§ **PROBLEM DETAILS**: Copy out each line exactly as it appears.

==== STORED DATA ====

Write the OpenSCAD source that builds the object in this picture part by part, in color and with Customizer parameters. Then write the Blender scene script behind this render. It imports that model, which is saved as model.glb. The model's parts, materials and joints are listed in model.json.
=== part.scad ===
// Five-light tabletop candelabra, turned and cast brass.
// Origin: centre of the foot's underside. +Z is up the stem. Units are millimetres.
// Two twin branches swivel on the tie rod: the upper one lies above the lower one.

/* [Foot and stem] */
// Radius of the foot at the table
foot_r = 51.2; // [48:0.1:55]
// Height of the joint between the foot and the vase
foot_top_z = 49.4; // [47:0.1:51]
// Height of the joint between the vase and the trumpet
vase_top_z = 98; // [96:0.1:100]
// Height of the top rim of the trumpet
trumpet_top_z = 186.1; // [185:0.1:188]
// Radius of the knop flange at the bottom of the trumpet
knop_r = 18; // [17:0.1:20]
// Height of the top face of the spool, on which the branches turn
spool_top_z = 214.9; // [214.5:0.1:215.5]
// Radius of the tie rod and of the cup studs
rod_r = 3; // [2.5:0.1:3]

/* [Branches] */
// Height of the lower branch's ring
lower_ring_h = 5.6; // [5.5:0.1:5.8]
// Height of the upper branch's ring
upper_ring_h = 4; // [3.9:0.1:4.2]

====

§ **OUTPUT OF THE TASK**:
Write the OpenSCAD source that builds the object in this picture part by part, in color and with Customizer parameters. Then write the Blender scene script behind this render. It imports that model, which is saved as model.glb. The model's parts, materials and joints are listed in model.json.
=== part.scad ===
// Five-light tabletop candelabra, turned and cast brass.
// Origin: centre of the foot's underside. +Z is up the stem. Units are millimetres.
// Two twin branches swivel on the tie rod: the upper one lies above the lower one.

/* [Foot and stem] */
// Radius of the foot at the table
foot_r = 51.2; // [48:0.1:55]
// Height of the joint between the foot and the vase
foot_top_z = 49.4; // [47:0.1:51]
// Height of the joint between the vase and the trumpet
vase_top_z = 98; // [96:0.1:100]
// Height of the top rim of the trumpet
trumpet_top_z = 186.1; // [185:0.1:188]
// Radius of the knop flange at the bottom of the trumpet
knop_r = 18; // [17:0.1:20]
// Height of the top face of the spool, on which the branches turn
spool_top_z = 214.9; // [214.5:0.1:215.5]
// Radius of the tie rod and of the cup studs
rod_r = 3; // [2.5:0.1:3]

/* [Branches] */
// Height of the lower branch's ring
lower_ring_h = 5.6; // [5.5:0.1:5.8]
// Height of the upper branch's ring
upper_ring_h = 4; // [3.9:0.1:4.2]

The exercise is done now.